STATED PROBLEM → Quote only the lines from the line containing "extrude(amount=spring_seat_thickness - press_gap)" to the line containing "bpy.context.scene.collection.objects.link(empty)", with both of those lines included, please, exactly as written.

INPUT ROWS →
——
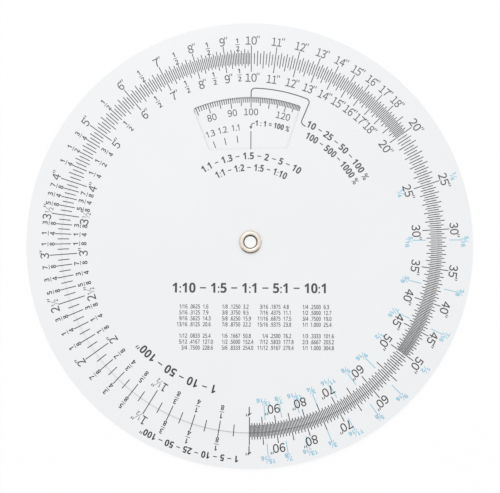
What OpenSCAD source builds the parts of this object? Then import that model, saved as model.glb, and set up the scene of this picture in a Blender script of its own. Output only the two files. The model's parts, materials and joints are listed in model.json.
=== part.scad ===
——
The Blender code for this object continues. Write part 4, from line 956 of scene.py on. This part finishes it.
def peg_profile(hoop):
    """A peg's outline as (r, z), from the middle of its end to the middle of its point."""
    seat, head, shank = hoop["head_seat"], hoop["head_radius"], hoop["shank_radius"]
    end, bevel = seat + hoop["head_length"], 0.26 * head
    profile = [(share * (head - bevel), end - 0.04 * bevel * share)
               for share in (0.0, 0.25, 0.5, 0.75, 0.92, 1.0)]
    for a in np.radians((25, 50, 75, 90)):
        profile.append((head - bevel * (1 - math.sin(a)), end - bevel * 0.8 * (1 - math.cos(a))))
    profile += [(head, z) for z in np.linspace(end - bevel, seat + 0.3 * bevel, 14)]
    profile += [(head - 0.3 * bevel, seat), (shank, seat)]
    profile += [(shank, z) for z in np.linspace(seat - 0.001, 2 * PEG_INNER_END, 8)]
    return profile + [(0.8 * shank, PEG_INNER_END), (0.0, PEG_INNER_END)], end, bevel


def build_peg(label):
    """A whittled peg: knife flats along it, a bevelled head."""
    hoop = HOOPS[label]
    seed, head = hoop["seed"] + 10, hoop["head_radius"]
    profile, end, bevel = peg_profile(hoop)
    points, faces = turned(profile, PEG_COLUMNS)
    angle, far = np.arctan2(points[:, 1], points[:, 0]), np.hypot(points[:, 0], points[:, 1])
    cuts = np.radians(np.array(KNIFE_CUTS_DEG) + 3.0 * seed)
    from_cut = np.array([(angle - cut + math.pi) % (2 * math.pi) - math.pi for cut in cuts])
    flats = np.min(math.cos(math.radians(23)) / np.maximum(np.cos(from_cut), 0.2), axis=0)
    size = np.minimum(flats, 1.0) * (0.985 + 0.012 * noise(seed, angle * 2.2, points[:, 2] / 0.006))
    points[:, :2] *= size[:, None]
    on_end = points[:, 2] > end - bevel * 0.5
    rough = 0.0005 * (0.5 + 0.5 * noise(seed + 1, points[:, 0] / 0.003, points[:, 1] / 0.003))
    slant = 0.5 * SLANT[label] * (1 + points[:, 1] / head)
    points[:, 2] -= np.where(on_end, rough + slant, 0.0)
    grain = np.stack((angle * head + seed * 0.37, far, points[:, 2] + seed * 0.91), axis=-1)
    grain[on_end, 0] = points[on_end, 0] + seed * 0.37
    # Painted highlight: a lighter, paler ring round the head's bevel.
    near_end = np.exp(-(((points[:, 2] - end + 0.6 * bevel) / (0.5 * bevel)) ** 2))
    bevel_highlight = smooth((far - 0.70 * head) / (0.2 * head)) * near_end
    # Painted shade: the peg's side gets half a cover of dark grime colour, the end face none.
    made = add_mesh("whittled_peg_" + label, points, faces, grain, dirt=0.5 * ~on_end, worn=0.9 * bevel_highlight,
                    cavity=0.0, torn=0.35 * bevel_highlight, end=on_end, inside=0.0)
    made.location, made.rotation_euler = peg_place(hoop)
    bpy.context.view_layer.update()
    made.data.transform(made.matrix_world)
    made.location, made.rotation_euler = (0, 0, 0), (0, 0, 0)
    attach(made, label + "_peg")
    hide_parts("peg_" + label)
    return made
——
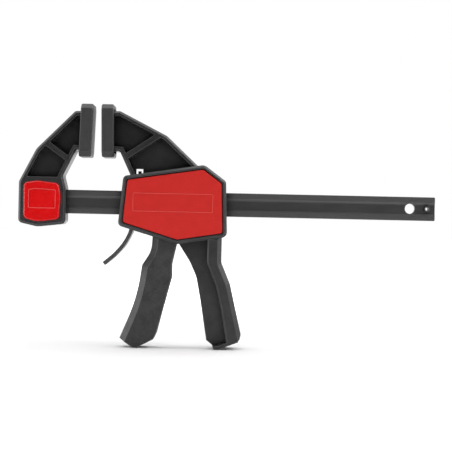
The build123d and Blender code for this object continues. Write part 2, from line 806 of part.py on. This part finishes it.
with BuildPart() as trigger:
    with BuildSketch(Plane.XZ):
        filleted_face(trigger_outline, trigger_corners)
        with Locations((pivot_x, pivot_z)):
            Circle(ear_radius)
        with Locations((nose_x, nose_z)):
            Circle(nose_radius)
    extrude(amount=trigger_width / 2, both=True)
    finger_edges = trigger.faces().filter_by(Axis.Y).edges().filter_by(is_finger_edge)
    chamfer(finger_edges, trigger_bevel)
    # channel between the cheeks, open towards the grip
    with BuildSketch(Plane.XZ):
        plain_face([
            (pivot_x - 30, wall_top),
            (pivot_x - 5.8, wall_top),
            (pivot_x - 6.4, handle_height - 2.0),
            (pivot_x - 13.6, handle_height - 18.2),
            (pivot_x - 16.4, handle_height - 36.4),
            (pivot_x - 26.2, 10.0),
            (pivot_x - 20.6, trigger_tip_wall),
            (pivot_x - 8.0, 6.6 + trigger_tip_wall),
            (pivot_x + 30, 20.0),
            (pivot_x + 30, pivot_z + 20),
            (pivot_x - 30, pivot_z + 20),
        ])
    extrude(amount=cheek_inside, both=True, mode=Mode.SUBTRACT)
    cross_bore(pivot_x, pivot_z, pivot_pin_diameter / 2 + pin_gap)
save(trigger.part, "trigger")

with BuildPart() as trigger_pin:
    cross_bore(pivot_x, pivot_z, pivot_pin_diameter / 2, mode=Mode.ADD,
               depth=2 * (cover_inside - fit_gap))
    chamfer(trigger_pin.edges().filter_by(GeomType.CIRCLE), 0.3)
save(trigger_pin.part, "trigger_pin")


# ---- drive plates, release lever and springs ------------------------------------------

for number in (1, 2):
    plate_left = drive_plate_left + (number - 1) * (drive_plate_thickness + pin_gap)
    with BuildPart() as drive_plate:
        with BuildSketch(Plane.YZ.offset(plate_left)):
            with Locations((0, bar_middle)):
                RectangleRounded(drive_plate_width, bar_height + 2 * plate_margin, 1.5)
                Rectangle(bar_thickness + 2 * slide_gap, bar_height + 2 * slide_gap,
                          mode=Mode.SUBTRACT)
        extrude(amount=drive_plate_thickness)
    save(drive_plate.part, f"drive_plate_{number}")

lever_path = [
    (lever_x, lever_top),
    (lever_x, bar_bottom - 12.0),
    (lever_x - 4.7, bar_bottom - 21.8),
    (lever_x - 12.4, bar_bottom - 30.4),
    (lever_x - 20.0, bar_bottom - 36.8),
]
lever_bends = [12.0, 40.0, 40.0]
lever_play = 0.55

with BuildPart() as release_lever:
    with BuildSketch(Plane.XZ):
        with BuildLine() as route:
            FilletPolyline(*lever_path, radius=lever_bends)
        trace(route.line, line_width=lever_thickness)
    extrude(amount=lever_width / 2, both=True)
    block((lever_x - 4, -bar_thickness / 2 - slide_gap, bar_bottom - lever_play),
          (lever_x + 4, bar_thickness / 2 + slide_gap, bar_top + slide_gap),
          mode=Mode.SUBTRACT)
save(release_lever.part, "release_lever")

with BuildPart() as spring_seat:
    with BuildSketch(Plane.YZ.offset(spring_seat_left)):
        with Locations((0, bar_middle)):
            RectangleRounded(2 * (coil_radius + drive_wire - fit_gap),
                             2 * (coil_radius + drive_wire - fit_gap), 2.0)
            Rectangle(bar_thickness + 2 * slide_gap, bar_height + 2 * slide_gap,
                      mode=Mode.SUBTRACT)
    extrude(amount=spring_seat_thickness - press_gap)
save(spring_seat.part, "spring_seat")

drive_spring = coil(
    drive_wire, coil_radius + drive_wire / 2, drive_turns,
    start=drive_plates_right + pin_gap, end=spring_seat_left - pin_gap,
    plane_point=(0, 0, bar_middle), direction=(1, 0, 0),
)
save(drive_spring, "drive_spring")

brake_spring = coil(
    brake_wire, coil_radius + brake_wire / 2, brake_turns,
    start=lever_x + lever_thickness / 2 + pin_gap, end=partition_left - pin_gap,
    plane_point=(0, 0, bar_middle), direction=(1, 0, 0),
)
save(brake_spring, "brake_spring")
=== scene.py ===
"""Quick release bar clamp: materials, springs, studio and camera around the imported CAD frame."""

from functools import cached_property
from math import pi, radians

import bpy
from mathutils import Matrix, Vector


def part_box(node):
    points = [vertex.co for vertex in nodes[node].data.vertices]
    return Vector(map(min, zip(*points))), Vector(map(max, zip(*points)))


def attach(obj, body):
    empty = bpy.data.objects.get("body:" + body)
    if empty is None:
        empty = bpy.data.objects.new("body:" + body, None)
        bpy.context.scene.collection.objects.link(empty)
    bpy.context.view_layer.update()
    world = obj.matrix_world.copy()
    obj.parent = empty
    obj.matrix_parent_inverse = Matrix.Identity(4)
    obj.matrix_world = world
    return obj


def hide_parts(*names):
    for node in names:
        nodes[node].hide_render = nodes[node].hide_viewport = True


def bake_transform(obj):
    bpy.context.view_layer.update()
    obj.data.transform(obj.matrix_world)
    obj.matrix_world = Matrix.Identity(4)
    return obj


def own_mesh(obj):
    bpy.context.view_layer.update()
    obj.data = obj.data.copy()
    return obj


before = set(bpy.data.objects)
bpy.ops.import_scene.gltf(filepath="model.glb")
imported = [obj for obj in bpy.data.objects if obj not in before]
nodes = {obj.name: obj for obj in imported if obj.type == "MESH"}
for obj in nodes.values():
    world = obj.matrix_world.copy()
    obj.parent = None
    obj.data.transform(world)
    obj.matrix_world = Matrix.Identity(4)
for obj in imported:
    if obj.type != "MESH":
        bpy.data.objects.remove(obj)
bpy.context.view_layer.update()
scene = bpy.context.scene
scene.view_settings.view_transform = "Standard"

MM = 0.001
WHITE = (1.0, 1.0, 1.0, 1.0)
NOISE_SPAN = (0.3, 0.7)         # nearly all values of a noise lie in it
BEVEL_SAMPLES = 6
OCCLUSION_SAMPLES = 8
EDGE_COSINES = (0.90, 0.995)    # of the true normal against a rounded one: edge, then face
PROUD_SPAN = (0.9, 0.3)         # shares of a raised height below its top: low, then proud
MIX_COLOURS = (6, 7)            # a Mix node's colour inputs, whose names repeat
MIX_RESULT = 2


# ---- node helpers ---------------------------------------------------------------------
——
TASK OUTPUT →
    extrude(amount=spring_seat_thickness - press_gap)
save(spring_seat.part, "spring_seat")

drive_spring = coil(
    drive_wire, coil_radius + drive_wire / 2, drive_turns,
    start=drive_plates_right + pin_gap, end=spring_seat_left - pin_gap,
    plane_point=(0, 0, bar_middle), direction=(1, 0, 0),
)
save(drive_spring, "drive_spring")

brake_spring = coil(
    brake_wire, coil_radius + brake_wire / 2, brake_turns,
    start=lever_x + lever_thickness / 2 + pin_gap, end=partition_left - pin_gap,
    plane_point=(0, 0, bar_middle), direction=(1, 0, 0),
)
save(brake_spring, "brake_spring")
=== scene.py ===
"""Quick release bar clamp: materials, springs, studio and camera around the imported CAD frame."""

from functools import cached_property
from math import pi, radians

import bpy
from mathutils import Matrix, Vector


def part_box(node):
    points = [vertex.co for vertex in nodes[node].data.vertices]
    return Vector(map(min, zip(*points))), Vector(map(max, zip(*points)))


def attach(obj, body):
    empty = bpy.data.objects.get("body:" + body)
    if empty is None:
        empty = bpy.data.objects.new("body:" + body, None)
        bpy.context.scene.collection.objects.link(empty)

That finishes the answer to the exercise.